Republican Michigan lawmakers, without the assistance or approval of Gov. Rick Snyder, are again proposing teacher pension reform. It’s a debate that has turned so acrimonious within the GOP ranks that it’s stalled the legislature’s budget negotiations.
The plan introduced in May would block new teachers in the state from enrolling in the teacher pension system. Instead, they would receive a 401(k)-type plan that the GOPs backing it say would be better for them, and much better for taxpayers.
The Michigan Public Schools Employee Retirement System (MPSERS) has turned into an albatross around the neck of the state’s budget. It has accumulated a $29 billion unfunded liability.

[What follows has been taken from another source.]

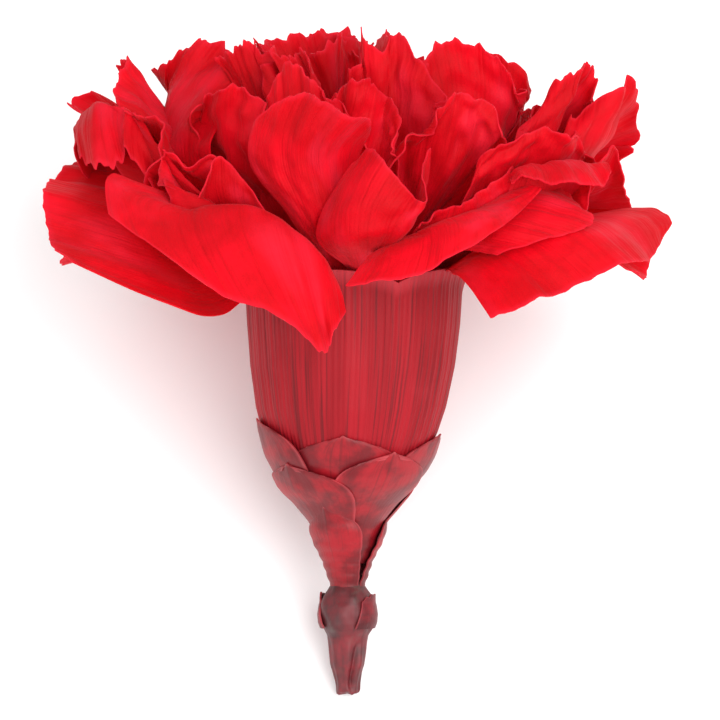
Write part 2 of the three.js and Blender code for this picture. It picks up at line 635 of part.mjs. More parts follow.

The Michigan Legislature tried to fix this once before by adopting a hybrid system that blended a traditional pension plan with a tax-deferred investment account. Teachers were given the option of going with that or choosing a 401(k).
Doug Pratt, the spokesman for the Michigan Education Association, the state’s largest teachers union, said most teachers who were vested went with the hybrid plan.
Rep. Thomas Albert (R), who is sponsoring the House bill to block new teachers from pensions, told the Detroit Free Press the hybrid system was little more than “a Band-Aid for a bullet wound.”
“Big problems require big solutions,” Albert said. “We can help the next generation of teachers and students by being responsible now and laying the financial groundwork for them to be successful. We need to stop passing this debt along to our kids.”
Sen. Phil Pavlov, the Republican leading the charge for this legislation in the Senate, said new teachers would be better off with this new plan.
Pavlov and other supporters of the reform package point out that many Michigan teachers aren’t going to get a pension, no matter what the legislature does with his proposal.
Most teachers flame out and leave the classroom before completing the pension’s 10-year vesting target.
“My reform would provide new teachers and school employees with a retirement benefit that is flexible and fully portable,” Pavlov said. “New employees would have the opportunity to own and build their retirement nest egg on their terms.”
Education Secretary Betsy DeVos’s husband, Amway heir Dick DeVos, told a meeting of the state’s top business leaders that reforming the public employee pension system in Michigan should be the legislature’s top priority.
Gov. Rick Snyder (R) was against a similar proposal in 2012, and he doesn’t like the 2017 teacher pension reform package any better. In fact, the disagreement between Snyder and the Albert-Pavlov team is so severe that budget negotiations between the legislature and the governor broke down in late May.
The Michigan House Fiscal Agency estimated the GOP’s proposal would increase teacher retirement benefit costs in the first year to the state by $410 million. The total cost over the 40-year amortization period covered by the bill could be $46.4 billion.
“This bill just went from dumb to dumber,” said Ron Bieber, president of the Michigan AFL-CIO. “You look at a number like $46 billion and your eyes pop out of your head. And the worst part is, we’ll be leaving thousands of Michigan teachers, bus drivers, and librarians without access to the most efficient and secure method of saving for retirement.”
A poll commissioned by the Michigan Education Association and conducted by EPIC-MRA showed 47 percent of Michigan’s registered voters opposed the GOP plan to restructure teacher pensions.
“These results suggest that any intent on the part of Republican legislators to make the change proposed in the school employee pension system is not based on any belief among their base of support that such a change is needed,” EPIC-MRA concluded.
Michigan’s two biggest newspapers have taken opposite sides in the teacher pension reform debate.
“Moving new teachers and school staff away from an unsustainable system is the best long-term solution,” the Detroit News editorialized. “It would also bring government employees more in line with private-sector workers whose taxes pay their salaries.”
The Detroit Free Press editorial board’s best advice was: Don’t tinker with teacher pensions.
“Why is this such a priority for the Legislature’s right wing? It’s important to note that eliminating public pensions is a top priority of the big-spending DeVos family, whose political contributions have pushed right-to-work reforms, tax reforms and school choice,” the Free Press wrote.
“Lost on lawmakers is that the 401(k)-style investment accounts they’d like to force on all teachers would also be vulnerable to the same stock market crash they say could leave the state on the hook for massive contributions to the hybrid system,” the Free Press added.
Gov. Snyder and the Michigan Legislature will have to figure this out quickly. They are under the pressure of their traditional, self-imposed deadline of approving a new budget for the next fiscal year in early June.
“We’re going to convince him (Snyder) that the math works,” Senate Majority Arlan Meekhof told the Associated Press. “If we don’t stop digging the hole, it just gets bigger and bigger and bigger.”